Hier, nos économistes vedettes nous expliquaient pourquoi les marchés financiers avaient raison. Aujourd’hui, ils s’inquiètent du creusement des inégalités sociales. Auraient-ils tous viré à gauche ?

Bruno Colmant, Etienne de Callataÿ, Eric De Keuleneer, Roland Gillet, Paul De Grauwe, Geert Noels. Ils sont partout, ont réponse à tout. Affaire Fortis, crise de l’euro, dette grecque… : ils décodent vite et bien des matières techniques, ils traduisent les grands enjeux en mots simples et, surtout, ils sont d’une disponibilité à toute épreuve. Toujours les mêmes mais ils ne disent plus la même chose. Après nous avoir mille fois décodé les arcanes des marchés financiers, nous expliquant leur logique propre, ils s’inquiètent beaucoup aujourd’hui du creusement des inégalités sociales. Revue des troupes.

Bruno Colmant : ex-banquier, ex-chef de cabinet du libéral Didier Reynders lorsque celui-ci pilotait les Finances, ex-patron de la Bourse de Bruxelles, il est le père des intérêts notionnels, cette mesure fiscale phare qui permet aux entreprises de déduire un montant proportionnel à leurs fonds propres et qui n’en finit pas de susciter la controverse. Début 2008, il affirme que « le capitalisme est dans l’ordre naturel des communautés humaines ». A l’époque, ses innombrables sorties médiatiques sonnent comme une litanie : les marchés financiers ont raison. Six ans plus tard, il affirme que « l’économie de marché sans partage n’a aucun sens » et que « le grand débat des prochaines années sera celui de la réduction des inégalités » (Le Vif/L’Express du 21/3).

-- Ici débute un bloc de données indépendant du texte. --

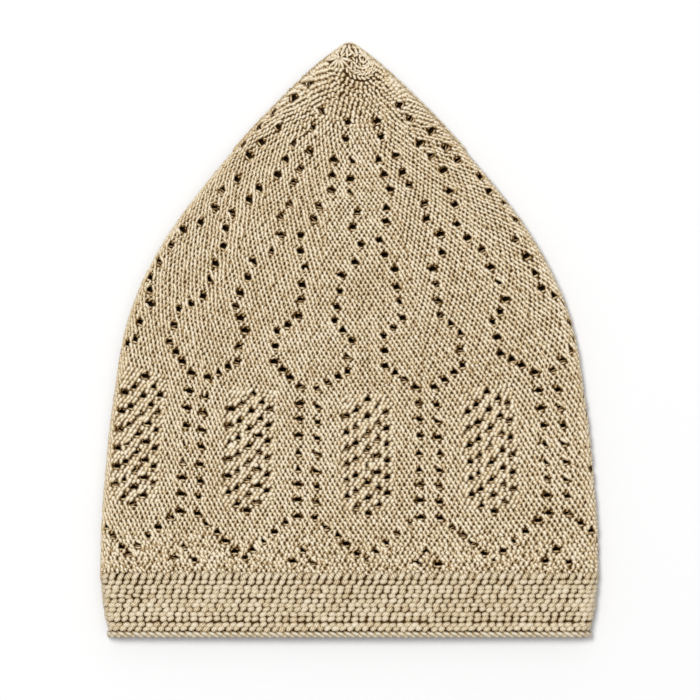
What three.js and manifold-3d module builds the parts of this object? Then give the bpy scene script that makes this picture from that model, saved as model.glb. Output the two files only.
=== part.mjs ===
import * as THREE from "three";
import Module from "manifold-3d";

// A crocheted kufi lying folded flat on its back, in millimetres. +X runs across it, +Y from
// the rim to the tip, and +Z out of the front layer. Z is 0 where the back layer rests, and
// the origin is under the middle of the folded cap.

// Driving dimensions
const CROWN_LENGTH = 235.1;
const BAND_HEIGHT = 23.8;
const EDGING_THICKNESS = 2.7;
const FLAT_WIDTH = 220.4;
const CROWN_WALL = 2.4;
const BAND_WALL = 3;
const HOLLOW_AT_FOLD = 5;
const FRONT_RISE = 1.5;
const PIECE_GAP = 0.3;
const PATTERN_REPEATS = 8;
const PATTERN_OFFSET = 7.9;
const EYELET_WIDTH = 3;
const EYELET_HEIGHT = 2.2;

// How finely the soft walls are faceted
const FACETS_ROUND = 52;
const FOLD_CROWDING = 0.7;
const CROWN_RINGS = 21;
const BAND_RINGS = 3;
const EDGING_SIDES = 8;
const EYELET_SIDES = 6;

// Silhouette of the crown: up is a share of its length, half a share of half the flat width.
const CROWN_OUTLINE = [
  { up: 0, half: 1 },
  { up: 0.092, half: 0.996 },
  { up: 0.181, half: 0.982 },
  { up: 0.271, half: 0.964 },
  { up: 0.361, half: 0.938 },
  { up: 0.428, half: 0.916 },
  { up: 0.495, half: 0.88 },
  { up: 0.563, half: 0.82 },
  { up: 0.63, half: 0.742 },
  { up: 0.697, half: 0.643 },
  { up: 0.764, half: 0.529 },
  { up: 0.832, half: 0.405 },
  { up: 0.884, half: 0.299 },
  { up: 0.929, half: 0.2 },
  { up: 0.963, half: 0.12 },
  { up: 0.985, half: 0.06 },
  { up: 0.996, half: 0.028 },
  { up: 1, half: 0.012 },
];

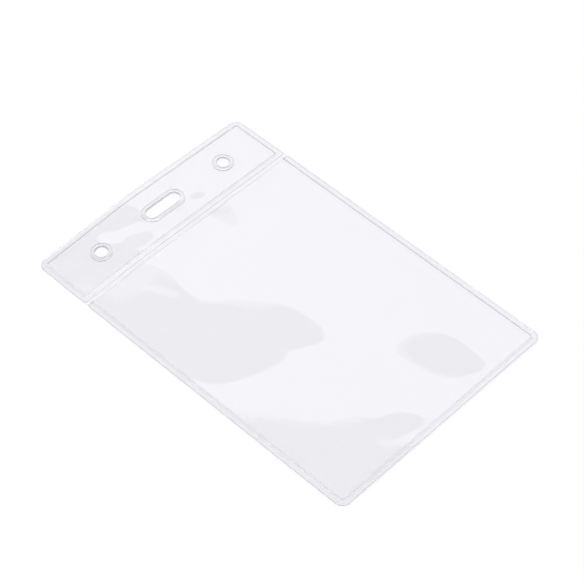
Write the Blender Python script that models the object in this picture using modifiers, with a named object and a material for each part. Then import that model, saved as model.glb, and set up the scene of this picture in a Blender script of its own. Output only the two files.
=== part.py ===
"""Clear soft-vinyl badge holder that hangs from a lanyard.

A back film runs the full height. A window film is welded over it along both sides and the bottom,
which leaves a card pocket that is open at its top lip. A short header film is welded over the top
strip all round, and a slot and two round holes are punched through this tab. Between the tab and the
lip only the back film is left, and it works as a living hinge.

The holder lies on its back film in the XY plane: +X across, +Y towards the tab, +Z out of the window.
The origin is under the middle of the whole holder. All lengths are in metres.
"""

import math

import bmesh
import bpy
from mathutils import Vector

# Driving dimensions
WIDTH = 0.096
LENGTH = 0.144
TAB_LENGTH = 0.0244
TAB_WIDTH = 0.0957
FILM = 0.0003
CLEARANCE = 0.0003
HINGE_STRIP = 0.0023
OUTER_RADIUS = 0.0032
NOTCH_RADIUS = 0.0009

# Welds: a flat frame with a groove pressed along its middle
SEAM_WIDTH = 0.0024
SEAM_HEIGHT = 0.0010
GROOVE_INSET = 0.0008
GROOVE_WIDTH = 0.0008
GROOVE_FLOOR = 0.0005
SEAM_EDGE_ROUND = 0.00012

# Punched openings of the tab, each inside a raised welded rim
SLOT_LENGTH = 0.0150
SLOT_HEIGHT = 0.0046
HOLE_DIAMETER = 0.0046
HOLE_OFFSET = 0.0292
RIM_WIDTH = 0.0016
RIM_HEIGHT = 0.0012
RIM_EDGE_ROUND = 0.0003
OPENING_BELOW_TOP = 0.0122

ARC_STEPS = 8
ROUND_STEPS = 40

# Levels that follow from the driving dimensions
TOP = LENGTH / 2
BOTTOM = -LENGTH / 2
TAB_BOTTOM = TOP - TAB_LENGTH
LIP = TAB_BOTTOM - HINGE_STRIP
CREASE = (TAB_BOTTOM + LIP) / 2
OPENING_Y = TOP - OPENING_BELOW_TOP
WINDOW_LOW = FILM + CLEARANCE
WINDOW_HIGH = WINDOW_LOW + FILM
POCKET_INNER_BOTTOM = BOTTOM + SEAM_WIDTH
FOLD_AXIS = Vector((0, CREASE, FILM / 2))
MOUTH_AXIS = Vector((0, POCKET_INNER_BOTTOM, (WINDOW_LOW + WINDOW_HIGH) / 2))


def clear_scene():
    for obj in list(bpy.data.objects):
        bpy.data.objects.remove(obj)


def new_collection(name):
    collection = bpy.data.collections.new(name)
    bpy.context.scene.collection.children.link(collection)
    return collection


def vinyl(name, colour, roughness, alpha):
    material = bpy.data.materials.new(name)
    material.use_nodes = True
    shader = material.node_tree.nodes["Principled BSDF"]
    shader.inputs["Base Color"].default_value = (*colour, 1)
    shader.inputs["Roughness"].default_value = roughness
    shader.inputs["Metallic"].default_value = 0
    shader.inputs["Alpha"].default_value = alpha
    return material


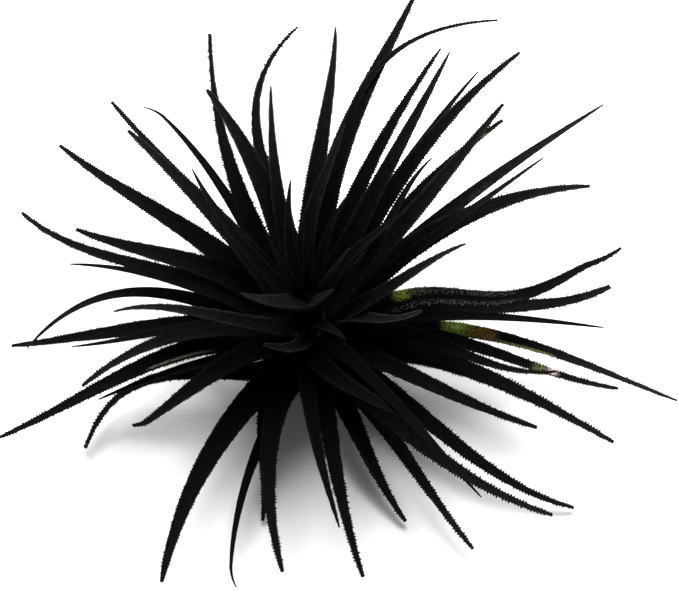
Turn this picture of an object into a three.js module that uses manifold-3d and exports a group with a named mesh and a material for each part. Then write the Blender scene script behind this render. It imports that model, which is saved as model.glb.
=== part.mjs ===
// A sky plant: narrow tapering leaves in whorls round a short stem. Millimetres, +Z up.
// The origin is the middle of the stem's cut base, which stands on the surface at z = 0.

import * as THREE from 'three';
import { mergeVertices } from 'three/addons/utils/BufferGeometryUtils.js';
import Module from 'manifold-3d';

const wasm = await Module();
wasm.setup();

// Stem: a stout foot that narrows to a neck, which the whorls' collars stand round
const FOOT_RADIUS = 4.2;
const FOOT_HEIGHT = 3.2;
const NECK_RADIUS = 2.3;
const NECK_HEIGHT = 4.8;
const STEM_TOP = 19.6;
const ROUND_SIDES = 20;
const WELD_DISTANCE = 1e-4;

// Trimmed roots round the foot: their tilts are in degrees, and a negative one points upward
const ROOT_COUNT = 9;
const ROOT_LENGTH = 3.4;
const ROOT_RADIUS = 0.6;
const ROOT_END_RADIUS = 0.48;
const ROOT_SIDES = 6;
const ROOT_SUNK = 1;
const ROOT_TILTS = [-23, 6];
const ROOT_HEIGHTS = [0.8, 2];
const ROOT_SCATTER = 0.5;
const ROOT_SEED = 11;

// Whorls, from the oldest at the bottom to the youngest: each leaves the stem higher and
// steeper. Slopes are in degrees above level.
const FIRST_HEIGHT = 6;
const WHORL_PITCH = 1.9;
const FIRST_SLOPE = 22;
const LAST_SLOPE = 64;
const HEART_HEIGHT = 20;
const HEART_SLOPE = 76;

// Collar: the ring of clasping leaf bases that joins a whorl, bored to stand round the neck
const BORE_RADIUS = 2.8;
const BORE_TOP = 46;
const COLLAR_OUTER = 5.2;
const COLLAR_THICKNESS = 1;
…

Roland Gillet : le professeur de finance à la Sorbonne et à Solvay (ULB) a gagné en visibilité en 2008 lorsque la Cour d’appel de Bruxelles le nomme expert dans le dossier Fortis. Il a beaucoup écrit sur l’efficience des marchés et la gestion de portefeuille mais, depuis quelques années, il s’intéresse également de près au creusement des inégalités sociales en Europe. « En Grèce, des retraités ne savent plus comment se nourrir après chaque 18 du mois, se soigner ou même se loger est devenu impayable pour beaucoup. Idem en Espagne où les jeunes sont nombreux à déserter le pays pour tenter d’échapper au chômage. Des besoins primaires ne sont plus rencontrés, et ça se passe en Europe, zone privilégiée s’il en est et forte en acquis sociaux. C’est dramatique et très alarmant. »

Eric De Keuleneer : le professeur à Solvay rappelle avoir « toujours défendu l’économie de marché mais, depuis longtemps je critique l’influence néfaste d’un capitaliste prédateur sur cette économie de marché. Selon moi, une économie de marché, avec de bonnes règles simples et efficaces pour garantir une vraie concurrence, cela donne de bons résultats. Le problème, c’est qu’au-dessus de cette économie de marché, il y a une sphère financière qui peut être dangereuse en utilisant les mécanismes pour les détourner à son avantage. »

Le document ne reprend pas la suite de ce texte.